Goldsby's discovery led to the creation of Uncovering New Chicago Archives Project, or UNCAP, which became a broader effort by the University of Chicago, the Chicago Public Library, Chicago Defender, the DuSable Museum of African American History and the South Side Community Art Center to find and organize African-American historical collections. With the help of graduate students in relevant fields, the project has successfully unearthed and archived a great deal of Chicago's unknown documents on Black History, archives of jazz musicians and the early history of the movement, and Chicago's rich and under-appreciated black modern poetry scene. "The material is there; it's a matter of getting it," said oral historian and author Timuel D. Black Jr . to the Tribune. Black is the acclaimed author of "Bridges of Memory," the two-volume oral history documenting the impact of the Great Migration on Chicago history. "Black Chicago is one of the most important places not just in African-American history but American history. The president of the United States came from Chicago."

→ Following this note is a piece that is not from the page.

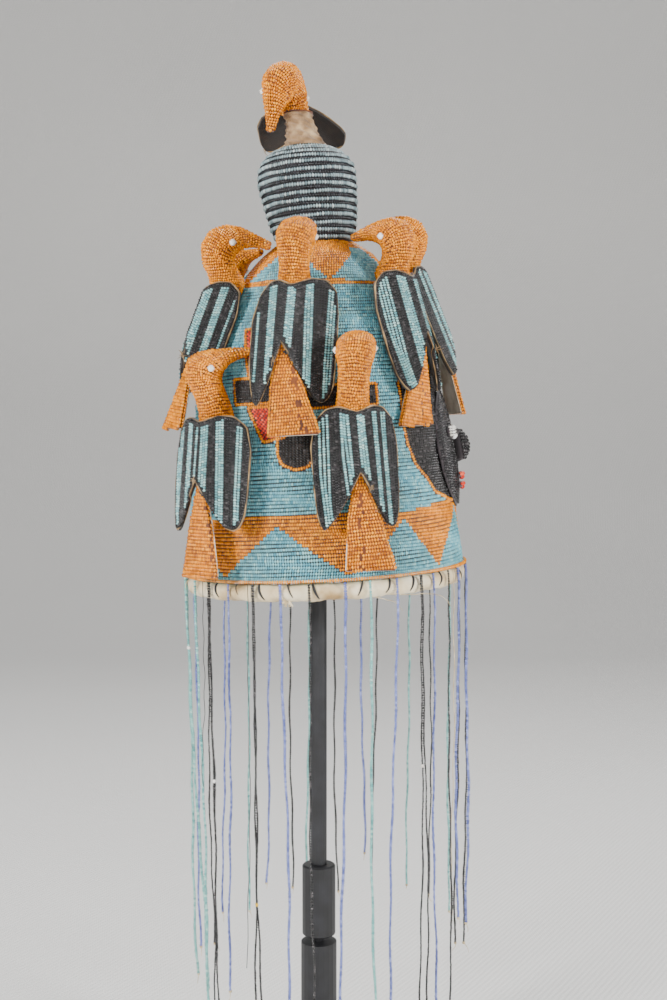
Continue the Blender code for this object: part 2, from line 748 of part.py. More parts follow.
def head_rings(bird):
    """Rows of the neck, the head and the beak, from the neck's foot to the tip."""
    neck_top = HEAD_ROWS[NECK_TOP_ROW].nape_up * HEAD_RISE
    neck = bird.neck * HEAD_RISE
    nod = math.radians(bird.nod)
    foot = WING_THICKNESS + GAP - HEAD_ROWS[0].nape_in * HEAD_REACH
    hinge = Vector((HINGE_IN * HEAD_REACH, HINGE_UP * HEAD_RISE))
    rings = []
    for index, row in enumerate(HEAD_ROWS):
        nape = Vector((row.nape_in * HEAD_REACH, row.nape_up * HEAD_RISE))
        throat = Vector((row.throat_in * HEAD_REACH, row.throat_up * HEAD_RISE))
        bend = (index - NECK_TOP_ROW) / (BEAK_ROOT_ROW - NECK_TOP_ROW)
        bend = min(max(bend, 0), 1) * nod
        if bend:
            swing = Matrix.Rotation(-bend, 2)
            nape = hinge + swing @ (nape - hinge)
            throat = hinge + swing @ (throat - hinge)
        turn = math.radians(bird.head_turn) * min(index / (NECK_TOP_ROW + 1), 1)
        inward = Vector((-math.sin(turn), math.cos(turn), 0))
        side = Vector((math.cos(turn), math.sin(turn), 0))
        ends = []
        for spot in (nape, throat):
            if index <= NECK_TOP_ROW:
                up = spot.y * neck / neck_top
            else:
                up = spot.y - neck_top + neck
            forward = spot.x + bird.forward * HEAD_REACH * up / HEAD_RISE
            drift = bird.drift * HEAD_REACH * index / (len(HEAD_ROWS) - 1)
            point = inward * forward + side * drift
            point += Vector((0, foot, up))
            ends.append(point)
        centre = (ends[0] + ends[1]) / 2
        half_axis = (ends[0] - ends[1]) / 2
        rings.append(row_points(centre, half_axis, row.half_width * HEAD_WIDTH, side))
    return rings


def top_rings(bird):
    """Rows of the top bird, sunk below the wings' top edge, with a row on them."""
    drop = Vector((0, 0, -TOP_WING_RISE))
    rings = [[point + drop for point in ring] for ring in head_rings(bird)]
    above = NECK_TOP_ROW + 1
    seat = [
        neck.lerp(head, TOP_SEAT_ROW)
        for neck, head in zip(rings[NECK_TOP_ROW], rings[above])
    ]
    rings.insert(above, seat)
    return rings


def build_body(bird, place):
    on_top = bird.name == TOP_BIRD
    if on_top:
        rings = top_rings(bird)
    else:
        rings = breast_rings(bird, place) + head_rings(bird)
    tail_top = -tail_start(bird) * math.cos(math.radians(bird.wing_lean))
    tail_inside = tail_depth(bird, tail_top) + TAIL_THICKNESS + GAP
    seated = []
    for index, ring in enumerate(rings):
        points = []
        pressed_out = on_top and index <= NECK_TOP_ROW + 1
        for k, point in enumerate(ring):
            depth = point.y
            at_nape = min(k, BIRD_SIDES - k) < BIRD_SIDES / 4
            if pressed_out and at_nape and abs(point.x) < TAIL_CLEARING:
                depth = under_wings(bird, point.x, min(point.z, 0))
            elif on_top and point.z < TOP_NAPE_CLEARING:
                depth = max(depth, under_wings(bird, point.x, 0))
            elif not on_top and point.z < GAP:
                depth = max(depth, under_wings(bird, point.x, point.z))
            if point.z < tail_top + TAIL_HEADROOM and abs(point.x) < TAIL_CLEARING:
                depth = max(depth, tail_inside)
            spot = place @ Vector((point.x, depth, point.z))
            points.append(clear_of_crown(spot, PRESS_GAP))
        seated.append(points)
    return piece(
        bird.name + "_body", lofted(bird.name + "_body", seated), ORANGE_BEADS, crown_seat
    )


for bird in BIRDS:
    place = bird_place(bird)
    build_body(bird, place)
    build_wings(bird, place)
    build_tail(bird, place)


# The bare cloth-wrapped stalk under the top bird.
stalk_foot = FINIAL_TOP + GAP
bm = bmesh.new()
bmesh.ops.create_cone(
    bm,
    cap_ends=True,
    segments=STALK_SIDES,
    radius1=TOP_STALK_FOOT_RADIUS,
    radius2=TOP_STALK_TIP_RADIUS,
    depth=TOP_STALK_HEIGHT,
)
bmesh.ops.translate(bm, verts=bm.verts, vec=(0, 0, stalk_foot + TOP_STALK_HEIGHT / 2))
for vertex in bm.verts:
    vertex.co.x += TOP_STALK_SWAY * (vertex.co.z - stalk_foot) / TOP_STALK_HEIGHT
stalk = bpy.data.meshes.new("bird_top_stalk")
bm.to_mesh(stalk)
bm.free()
stalk.shade_smooth()
piece("bird_top_stalk", stalk, BROWN_CLOTH, crown_seat)


# The face: a low padded oval on the wall, and its features on the pad.
def relief(name, across, up, half_width, half_height, depth, seat, finish, sides, rows):
    """Dome with a flat oval foot, laid on the curved wall at a face position."""
    bm = bmesh.new()
    bmesh.ops.create_uvsphere(bm, u_segments=sides, v_segments=rows, radius=1.0)
    centre_height = BODY_FOOT + FACE_RISE * BODY_HEIGHT
    for vertex in bm.verts:
        east = across + vertex.co.x * half_width
        north = up + vertex.co.y * half_height
        height = centre_height + north
        radius = crown_at(height)[0]
        out = seat(east, north) + max(vertex.co.z, 0.0) * depth
        vertex.co = on_wall(FACE_ROUND + math.degrees(east / radius), height, out)
    mesh = bpy.data.meshes.new(name)
    bm.to_mesh(mesh)
    bm.free()
    mesh.shade_smooth()
    return piece(name, mesh, finish, crown_seat)


def on_bell(east, north):
    return PRESS_GAP


def on_pad(east, north):
    """Height of the pad's outer face above the wall, with the play above it."""
    spread = (east / FACE_HALF_WIDTH) ** 2 + (north / FACE_HALF_HEIGHT) ** 2
    return PRESS_GAP + FACE_DEPTH * math.sqrt(max(1 - spread, 0)) + PRESS_GAP


relief(
    "face_pad",
    0,
    0,
    FACE_HALF_WIDTH,
    FACE_HALF_HEIGHT,
    FACE_DEPTH,
    on_bell,
    BLACK_BEADS,
    PAD_SIDES,
    PAD_ROWS,
)
FEATURE_FINISH = {"eye": WHITE_BEADS, "lip": RED_BEADS, "nose": BLACK_BEADS}
for feature in FEATURES:
    relief(
        feature.name,
        feature.across * FACE_HALF_WIDTH,
        feature.up * FACE_HALF_HEIGHT,
        feature.half_width * FACE_HALF_WIDTH,
        feature.half_height * FACE_HALF_HEIGHT,
        feature.depth,
        on_pad,
        FEATURE_FINISH[feature.name.split("_")[1]],
        FEATURE_SIDES,
        FEATURE_ROWS,
    )


# The veil: a bead edging round the seam, and strings that hang from it, over the
# outside of the rim roll and then straight down.
edging_radius = BODY_RADIUS + PRESS_GAP + EDGING / 2
edging_height = BODY_FOOT + EDGING / 2 - GAP
over_roll = RIM_ROLL_RADIUS + RIM_ROLL / 2 + STRING_RADIUS + PRESS_GAP
bpy.ops.mesh.primitive_torus_add(
    major_radius=edging_radius,
    minor_radius=EDGING / 2,
    major_segments=ROUND_SIDES,
    minor_segments=EDGING_SIDES,
    location=(0, 0, 0),
)
ring = bpy.context.active_object
ring.data.transform(Matrix.Translation((0, 0, edging_height)))
edging = piece("fringe", mesh_of(ring, "fringe"), VEIL_BEADS, crown_seat)

veil = bpy.data.curves.new("veil_strings", "CURVE")
veil.dimensions = "3D"
veil.bevel_depth = STRING_RADIUS
veil.bevel_resolution = 2
veil.use_fill_caps = True
to_crown = crown_seat.matrix_world.inverted()
for string in STRINGS:
    turn = math.radians(string.round)
    outward = Vector((math.sin(turn), -math.cos(turn), 0))
    start = outward * edging_radius + Vector((0, 0, edging_height))
    over = outward * over_roll + Vector((0, 0, RIM_ROLL * ROLL_SIDE))
    below = outward * over_roll + Vector((0, 0, RIM_ROLL * ROLL_FOOT))
    hang = crown_seat.matrix_world @ below
    drop = string.length * VEIL_LENGTH
    route = [start, over, below]
    for share in (0.5, 1.0):
        swung = hang + Vector((string.sway * VEIL_LENGTH * share, 0, -drop * share))
        route.append(to_crown @ swung)
    spline = veil.splines.new("POLY")
    spline.points.add(len(route) - 1)
    for point, spot in zip(spline.points, route):
        point.co = (*spot, 1)
strings_curve = bpy.data.objects.new("veil_strings", veil)
crown_parts.objects.link(strings_curve)
bpy.context.view_layer.update()
strings_mesh = mesh_of(strings_curve, "veil_strings")
bm = bmesh.new()
bm.from_mesh(strings_mesh)
bmesh.ops.remove_doubles(bm, verts=bm.verts, dist=SEAM_MERGE)
bm.to_mesh(strings_mesh)
bm.free()
strings = bpy.data.objects.new("veil_strings", strings_mesh)
strings.parent = crown_seat
strings.hide_render = True
strings.display_type = "WIRE"
cutters.objects.link(strings)
joined = edging.modifiers.new("strings", "BOOLEAN")
joined.operation = "UNION"
joined.object = strings
joined.solver = "EXACT"
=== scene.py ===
import math
from collections import defaultdict, namedtuple

import bmesh
import bpy
import numpy as np
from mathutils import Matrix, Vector


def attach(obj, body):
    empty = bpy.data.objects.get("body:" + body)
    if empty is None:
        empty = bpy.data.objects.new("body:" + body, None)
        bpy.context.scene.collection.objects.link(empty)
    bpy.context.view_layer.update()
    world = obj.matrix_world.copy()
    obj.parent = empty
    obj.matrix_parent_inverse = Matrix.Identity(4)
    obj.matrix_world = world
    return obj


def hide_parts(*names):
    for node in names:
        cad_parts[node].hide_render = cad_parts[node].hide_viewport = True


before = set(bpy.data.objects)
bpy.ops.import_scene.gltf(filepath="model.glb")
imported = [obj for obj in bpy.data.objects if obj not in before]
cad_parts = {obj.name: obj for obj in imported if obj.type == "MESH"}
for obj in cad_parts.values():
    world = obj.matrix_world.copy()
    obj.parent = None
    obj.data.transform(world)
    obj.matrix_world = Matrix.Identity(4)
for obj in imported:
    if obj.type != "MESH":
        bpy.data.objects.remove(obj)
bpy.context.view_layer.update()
MM = 0.001


# The stand: steel tube, rod and disc on a round plate, all sprayed matt black.
# The solids of the frame are the real shapes, so they only get the paint.
def linear(colour):
    """Linear light values of an sRGB hex colour."""
    parts = [int(colour[k : k + 2], 16) / 255 for k in (1, 3, 5)]
    steps = [p / 12.92 if p <= 0.04045 else ((p + 0.055) / 1.055) ** 2.4 for p in parts]
    return (*steps, 1.0)


def add(finish, kind, inputs=None, stops=None, **settings):
    """A shader node with its settings, its ramp stops, and its inputs set or linked."""
    node = finish.node_tree.nodes.new("ShaderNode" + kind)
    for name, value in settings.items():
        setattr(node, name, value)
    for name, value in (inputs or {}).items():
        if isinstance(value, bpy.types.NodeSocket):
            finish.node_tree.links.new(value, node.inputs[name])
        else:
            node.inputs[name].default_value = value
    if stops:
        ramp = node.color_ramp
        while len(ramp.elements) < len(stops):
            ramp.elements.new(0.5)
        for element, (place, colour) in zip(ramp.elements, stops):
            element.position = place
            element.color = linear(colour)
    return node


def new_finish(name):
    """An empty material, and its Principled shader joined to the output."""
    finish = bpy.data.materials.new(name)
    finish.use_nodes = True
    finish.node_tree.nodes.clear()
    shader = add(finish, "BsdfPrincipled")
    add(finish, "OutputMaterial", {"Surface": shader.outputs["BSDF"]})
    return finish, shader


def wire(finish, shader, **sockets):
    """Sets or links sockets of the shader, by their names with underscores."""
    for name, value in sockets.items():
        socket = shader.inputs[name.replace("_", " ")]
        if isinstance(value, bpy.types.NodeSocket):
            finish.node_tree.links.new(value, socket)
        else:
            socket.default_value = value


def matt_black_paint():
    """Sprayed matt acrylic over steel: a fine orange peel, dusty in patches."""
    finish, shader = new_finish("matt_black_spray_paint")
    place = add(finish, "TexCoord").outputs["Object"]
    peel = add(finish, "TexNoise", {"Vector": place, "Scale": 1 / (0.9 * MM), "Detail": 2.0})
    dust = add(finish, "TexNoise", {"Vector": place, "Scale": 1 / (14 * MM), "Detail": 5.0})
    shade = add(
        finish,
        "ValToRGB",
        {"Fac": dust.outputs["Fac"]},
        stops=[(0.35, "#141415"), (0.75, "#26262A")],
    )
    gloss = add(
        finish,
        "MapRange",
        {"Value": dust.outputs["Fac"], "To Min": 0.36, "To Max": 0.6},
    )
    bump = add(
        finish,
        "Bump",
        {"Height": peel.outputs["Fac"], "Strength": 0.12, "Distance": 0.05 * MM},
    )
    wire(
        finish,
        shader,
        Base_Color=shade.outputs["Color"],
        Roughness=gloss.outputs["Result"],
        Normal=bump.outputs["Normal"],
        IOR=1.5,
    )
    return finish


BLACK_PAINT = matt_black_paint()
STAND_NODES = ("base", "tube", "pin", "collar", "rod", "head")
for part in STAND_NODES:
    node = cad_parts["stand_" + part]
    node.data.materials.clear()
    node.data.materials.append(BLACK_PAINT)


# The bell's cloth: stiff cotton over a cane form, turned to the shape of the
# frame's wall. It shows as the lining; its outer face under the beads is dark brown, painted shade in the gaps between
# the rows of beads.
def points_of(node):
    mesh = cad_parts[node].data
    points = np.empty(len(mesh.vertices) * 3)
    mesh.vertices.foreach_get("co", points)
    return points.reshape(-1, 3)


def crown_axes(rim):
    """Matrix from the crown's own axes to the room: the rim lies level in them."""
    middle = (rim.max(0) + rim.min(0)) / 2
    up = np.linalg.svd(rim - rim.mean(0), full_matrices=False)[2][2]
    up = up if up[2] > 0 else -up
    foot = middle + up * ((rim - middle) @ up).min()
    right = np.array([1.0, 0.0, 0.0]) - up * up[0]
    right /= np.linalg.norm(right)
    return np.column_stack([right, np.cross(up, right), up]), foot


CROWN_TURN, CROWN_FOOT = crown_axes(points_of("rim_roll"))


def to_crown(points):
    return (points - CROWN_FOOT) @ CROWN_TURN


def to_room(points):
    return points @ CROWN_TURN.T + CROWN_FOOT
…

As the project has grown and expanded throughout the years, they out-grew their funding. Luckily the University of Chicago Department of Special Collections won a three-year, $617,000 grant from the Andrew W. Mellon Foundation to help create a new approach to processing the collections. Although the funding was a great help to the organization, keeping the artifacts available to the public became a great concern when Sotheby's announced that it would auction the private papers of Martin Luther King Jr. Goldsby convinced Robert Sengstacke, John Sengstacke's son, to donate the papers to UNCAP. Goldsby told Sengstake "'Don't send them to D.C. Don't send them to New York. Keep them in the place where the paper did its work, where schoolchildren and journalists and the black community can access them."

Thanks to Goldsby, these papers can now be viewed at the Woodson Regional branch of the Chicago Public Library, and a great deal of the research collected by UNCAP is available to all with just a click of your mouse.